The Insanely Modular CSS Ecosystem. Which is largely unfinished!

  • We keep the aero.as/style service in the cloud. (not really yet)
  • The Library is a set of reusable CSS code. (well, some of it)
  • Our Processor is the core engine of CSS reuse. (somehow slow yet)

CSS means Cascading Style Sheets, and it's a language to style web pages.

The Processor

Mustang libraries are written in the same valid syntax as CSS. They extend CSS using it's core concepts: cascading, selectors and properties.

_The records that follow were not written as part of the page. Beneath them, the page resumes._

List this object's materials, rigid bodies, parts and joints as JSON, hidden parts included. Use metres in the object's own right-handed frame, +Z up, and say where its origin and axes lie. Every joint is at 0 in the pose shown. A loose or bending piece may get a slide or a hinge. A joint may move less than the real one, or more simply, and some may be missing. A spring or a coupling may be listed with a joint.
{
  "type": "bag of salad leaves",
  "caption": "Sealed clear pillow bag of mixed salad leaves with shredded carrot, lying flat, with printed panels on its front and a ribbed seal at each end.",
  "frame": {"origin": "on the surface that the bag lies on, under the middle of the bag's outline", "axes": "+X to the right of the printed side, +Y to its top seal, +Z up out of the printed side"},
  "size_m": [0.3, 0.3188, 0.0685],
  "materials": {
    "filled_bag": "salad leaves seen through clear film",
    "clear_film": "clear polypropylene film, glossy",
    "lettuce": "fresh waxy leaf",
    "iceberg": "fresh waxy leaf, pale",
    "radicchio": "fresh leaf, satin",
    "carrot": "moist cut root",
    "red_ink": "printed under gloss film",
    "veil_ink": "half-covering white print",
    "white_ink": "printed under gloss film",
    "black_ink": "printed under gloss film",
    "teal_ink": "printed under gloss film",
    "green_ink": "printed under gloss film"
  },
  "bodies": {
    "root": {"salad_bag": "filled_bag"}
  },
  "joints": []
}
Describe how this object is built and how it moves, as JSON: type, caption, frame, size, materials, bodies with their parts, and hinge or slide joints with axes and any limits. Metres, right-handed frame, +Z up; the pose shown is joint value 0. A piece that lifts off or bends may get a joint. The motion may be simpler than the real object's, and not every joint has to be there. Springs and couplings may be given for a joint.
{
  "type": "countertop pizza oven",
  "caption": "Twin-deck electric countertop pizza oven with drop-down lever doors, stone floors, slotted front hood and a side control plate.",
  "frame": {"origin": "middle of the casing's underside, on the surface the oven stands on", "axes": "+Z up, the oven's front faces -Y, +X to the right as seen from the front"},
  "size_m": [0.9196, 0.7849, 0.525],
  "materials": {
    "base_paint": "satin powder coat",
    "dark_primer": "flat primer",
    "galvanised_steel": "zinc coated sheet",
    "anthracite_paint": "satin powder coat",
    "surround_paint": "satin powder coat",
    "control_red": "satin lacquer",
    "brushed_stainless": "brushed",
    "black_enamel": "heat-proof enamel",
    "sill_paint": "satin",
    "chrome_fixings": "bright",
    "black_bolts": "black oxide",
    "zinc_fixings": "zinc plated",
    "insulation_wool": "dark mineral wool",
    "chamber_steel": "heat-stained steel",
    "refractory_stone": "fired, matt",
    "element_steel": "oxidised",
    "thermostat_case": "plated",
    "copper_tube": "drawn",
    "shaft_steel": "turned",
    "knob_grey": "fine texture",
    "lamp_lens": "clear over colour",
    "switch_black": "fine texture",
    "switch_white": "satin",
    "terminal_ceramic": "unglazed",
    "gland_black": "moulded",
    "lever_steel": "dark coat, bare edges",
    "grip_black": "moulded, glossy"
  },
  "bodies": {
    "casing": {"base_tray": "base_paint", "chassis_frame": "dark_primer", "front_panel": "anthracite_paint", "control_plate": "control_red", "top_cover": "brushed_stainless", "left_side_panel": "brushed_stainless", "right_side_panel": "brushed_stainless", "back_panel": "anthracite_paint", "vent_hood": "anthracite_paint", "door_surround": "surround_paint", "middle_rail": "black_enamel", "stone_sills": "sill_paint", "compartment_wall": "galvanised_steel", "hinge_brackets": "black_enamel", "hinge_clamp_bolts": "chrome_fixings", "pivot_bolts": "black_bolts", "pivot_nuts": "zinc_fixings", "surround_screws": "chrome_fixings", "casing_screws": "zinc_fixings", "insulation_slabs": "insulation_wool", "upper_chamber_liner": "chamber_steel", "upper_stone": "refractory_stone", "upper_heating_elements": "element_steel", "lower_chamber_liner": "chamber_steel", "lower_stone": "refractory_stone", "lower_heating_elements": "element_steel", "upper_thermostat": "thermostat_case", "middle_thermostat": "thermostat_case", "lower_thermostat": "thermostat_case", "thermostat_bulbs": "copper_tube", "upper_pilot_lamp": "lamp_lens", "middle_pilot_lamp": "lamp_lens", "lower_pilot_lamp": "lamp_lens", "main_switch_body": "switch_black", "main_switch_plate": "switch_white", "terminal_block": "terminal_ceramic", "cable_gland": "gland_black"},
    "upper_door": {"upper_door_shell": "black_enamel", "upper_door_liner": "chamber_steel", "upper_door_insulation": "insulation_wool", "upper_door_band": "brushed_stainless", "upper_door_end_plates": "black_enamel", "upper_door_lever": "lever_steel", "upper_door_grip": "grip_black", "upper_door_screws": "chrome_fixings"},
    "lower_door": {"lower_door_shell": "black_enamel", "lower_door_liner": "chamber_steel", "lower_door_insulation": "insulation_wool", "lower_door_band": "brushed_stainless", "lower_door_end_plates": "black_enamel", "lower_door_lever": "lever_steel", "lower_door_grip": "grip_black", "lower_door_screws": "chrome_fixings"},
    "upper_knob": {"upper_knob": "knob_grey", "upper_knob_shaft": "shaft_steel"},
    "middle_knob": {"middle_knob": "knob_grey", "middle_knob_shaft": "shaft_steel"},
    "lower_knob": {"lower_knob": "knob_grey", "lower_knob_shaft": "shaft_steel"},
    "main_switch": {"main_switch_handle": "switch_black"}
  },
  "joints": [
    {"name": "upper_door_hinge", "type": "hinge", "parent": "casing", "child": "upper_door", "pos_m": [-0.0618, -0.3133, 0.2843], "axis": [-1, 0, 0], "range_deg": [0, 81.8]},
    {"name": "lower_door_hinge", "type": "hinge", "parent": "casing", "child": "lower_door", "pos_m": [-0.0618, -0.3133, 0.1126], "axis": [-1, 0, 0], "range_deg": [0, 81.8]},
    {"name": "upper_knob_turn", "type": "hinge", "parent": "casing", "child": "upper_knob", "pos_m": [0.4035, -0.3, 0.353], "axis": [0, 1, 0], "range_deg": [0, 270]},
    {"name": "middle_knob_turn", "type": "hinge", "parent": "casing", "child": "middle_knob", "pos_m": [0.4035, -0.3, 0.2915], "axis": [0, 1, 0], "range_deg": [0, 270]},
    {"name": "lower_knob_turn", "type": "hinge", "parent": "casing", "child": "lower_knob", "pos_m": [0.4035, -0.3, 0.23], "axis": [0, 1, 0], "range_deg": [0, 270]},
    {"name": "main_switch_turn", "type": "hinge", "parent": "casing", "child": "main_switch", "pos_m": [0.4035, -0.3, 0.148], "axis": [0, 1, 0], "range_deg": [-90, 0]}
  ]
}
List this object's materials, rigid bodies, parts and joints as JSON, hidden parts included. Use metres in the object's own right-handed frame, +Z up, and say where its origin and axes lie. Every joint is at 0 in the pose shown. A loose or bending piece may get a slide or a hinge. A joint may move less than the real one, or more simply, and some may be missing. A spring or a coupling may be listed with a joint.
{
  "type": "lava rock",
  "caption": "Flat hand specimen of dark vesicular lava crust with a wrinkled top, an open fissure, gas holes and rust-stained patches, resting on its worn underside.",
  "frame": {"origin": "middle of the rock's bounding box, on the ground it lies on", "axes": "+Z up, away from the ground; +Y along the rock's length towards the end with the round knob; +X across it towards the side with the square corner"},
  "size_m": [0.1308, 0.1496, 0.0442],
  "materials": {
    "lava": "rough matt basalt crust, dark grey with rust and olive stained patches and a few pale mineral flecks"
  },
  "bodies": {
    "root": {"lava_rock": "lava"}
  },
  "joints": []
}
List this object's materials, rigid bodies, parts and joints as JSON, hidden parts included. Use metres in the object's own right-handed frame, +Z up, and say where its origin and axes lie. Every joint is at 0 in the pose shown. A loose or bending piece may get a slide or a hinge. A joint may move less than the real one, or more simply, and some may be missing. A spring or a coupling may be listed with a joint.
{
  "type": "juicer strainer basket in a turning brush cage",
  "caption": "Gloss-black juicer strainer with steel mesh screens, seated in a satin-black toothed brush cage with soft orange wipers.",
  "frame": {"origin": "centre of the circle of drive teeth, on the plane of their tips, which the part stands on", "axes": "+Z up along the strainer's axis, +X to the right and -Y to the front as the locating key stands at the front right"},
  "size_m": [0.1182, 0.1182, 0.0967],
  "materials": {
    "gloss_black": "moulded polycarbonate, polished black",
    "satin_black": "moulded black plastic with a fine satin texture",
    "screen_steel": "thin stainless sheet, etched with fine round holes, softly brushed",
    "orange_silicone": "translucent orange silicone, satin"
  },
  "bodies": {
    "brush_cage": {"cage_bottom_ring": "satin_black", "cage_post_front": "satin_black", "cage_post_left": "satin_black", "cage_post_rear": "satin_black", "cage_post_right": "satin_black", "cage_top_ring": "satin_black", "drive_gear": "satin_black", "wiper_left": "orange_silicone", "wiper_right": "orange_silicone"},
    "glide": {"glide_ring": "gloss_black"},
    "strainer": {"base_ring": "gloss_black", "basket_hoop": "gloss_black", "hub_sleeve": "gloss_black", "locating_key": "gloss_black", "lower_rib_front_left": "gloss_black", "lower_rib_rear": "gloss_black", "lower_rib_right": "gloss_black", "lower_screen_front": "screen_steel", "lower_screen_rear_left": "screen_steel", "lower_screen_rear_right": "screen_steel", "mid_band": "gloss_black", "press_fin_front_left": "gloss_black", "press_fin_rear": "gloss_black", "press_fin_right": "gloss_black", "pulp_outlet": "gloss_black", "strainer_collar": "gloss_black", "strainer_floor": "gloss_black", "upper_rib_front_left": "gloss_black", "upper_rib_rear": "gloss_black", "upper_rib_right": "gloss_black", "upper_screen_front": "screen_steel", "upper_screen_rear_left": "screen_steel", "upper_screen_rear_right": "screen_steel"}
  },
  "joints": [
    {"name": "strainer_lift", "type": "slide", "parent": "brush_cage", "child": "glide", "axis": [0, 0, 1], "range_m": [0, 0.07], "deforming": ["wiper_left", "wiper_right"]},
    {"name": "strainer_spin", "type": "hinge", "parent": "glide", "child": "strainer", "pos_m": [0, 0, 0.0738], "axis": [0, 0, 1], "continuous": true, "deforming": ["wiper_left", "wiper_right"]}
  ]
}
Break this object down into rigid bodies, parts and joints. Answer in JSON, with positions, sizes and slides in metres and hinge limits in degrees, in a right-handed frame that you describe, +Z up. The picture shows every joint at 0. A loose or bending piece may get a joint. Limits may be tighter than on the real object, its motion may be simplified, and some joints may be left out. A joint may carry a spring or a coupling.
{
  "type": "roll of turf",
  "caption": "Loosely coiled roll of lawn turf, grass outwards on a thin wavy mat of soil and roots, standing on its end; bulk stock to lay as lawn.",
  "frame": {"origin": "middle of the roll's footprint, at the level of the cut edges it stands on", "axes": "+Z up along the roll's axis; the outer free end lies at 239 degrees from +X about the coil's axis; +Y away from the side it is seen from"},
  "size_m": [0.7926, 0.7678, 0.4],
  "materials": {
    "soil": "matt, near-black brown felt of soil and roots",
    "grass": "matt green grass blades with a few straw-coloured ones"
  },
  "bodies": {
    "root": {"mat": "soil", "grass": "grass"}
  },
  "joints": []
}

Here is a sample CSSL that reuses the CSS cascade:

a:focus {
    outline: thin dotted;
}

a:active,
a:hover {
    outline: 0;
}

abbr[title] {
    border-bottom: 1px dotted;
}

img {
    border: 0;
}

This is the normalize/borders.cssl library that normalizes borders on several elements. To use this library, you may choose the selectors you want to import:

@import 'normalize/borders.cssl';

img, abbr {
    normalize: borders;
}

This would generate the output ommiting the a rules:

abbr[title] {
    border-bottom: 1px dotted;
}

img {
    border: 0;
}

You may also import all selectors using the -all placeholder:

@import 'normalize/borders.cssl';

-all {
    normalize: borders;
}

Libraries can often reuse selectors as well. Take a look at this sample:

-selector:after {
    content: ".";
    display: block;
    clear: both;
    visibility: hidden;
    line-height: 0;
    height: 0;
}
 
-selector {
    display: inline-block;
}
 
html[xmlns] -selector {
    display: block;
}
 
* html -selector {
    height: 1%;
}

If you're familiar with CSS, you may have recognized this as a clearfix snippet applied to -selector. This is the fix/compat.cssl library that can be used like this:

@import 'fix/compat.cssl';

#foo, #bar {
    -fix: compat;
}

The -selector token is a placeholder for whatever the selectors you apply to this libraries. Most libraries work this way. Here is the output:

#foo:after, #bar:after {
    content: ".";
    display: block;
    clear: both;
    visibility: hidden;
    line-height: 0;
    height: 0;
}
 
#foo, #bar {
    display: inline-block;
}
 
html[xmlns] #foo, html[xmlns] #bar {
    display: block;
}
 
* html #foo, * html #bar {
    height: 1%;
}

You can now reuse the cascade to import selectors and reuse these selectors as well, but there is a final piece of the Processor. Let's see the property reuse:

body {
    color: -param-0;
    background: -param-1;
}

This is the ubuntu-web/text-colors.cssl library, and it accepts two parameters . This library can be used like this:

@import 'ubuntu-web/text-colors.cssl';

-all {
    -ubuntu-web: text-colors #333 #FFF;
}

The two colors there will be replaced as parameters in the library. If you ommit parameters when applying the library, rules for those parameters will be not applied.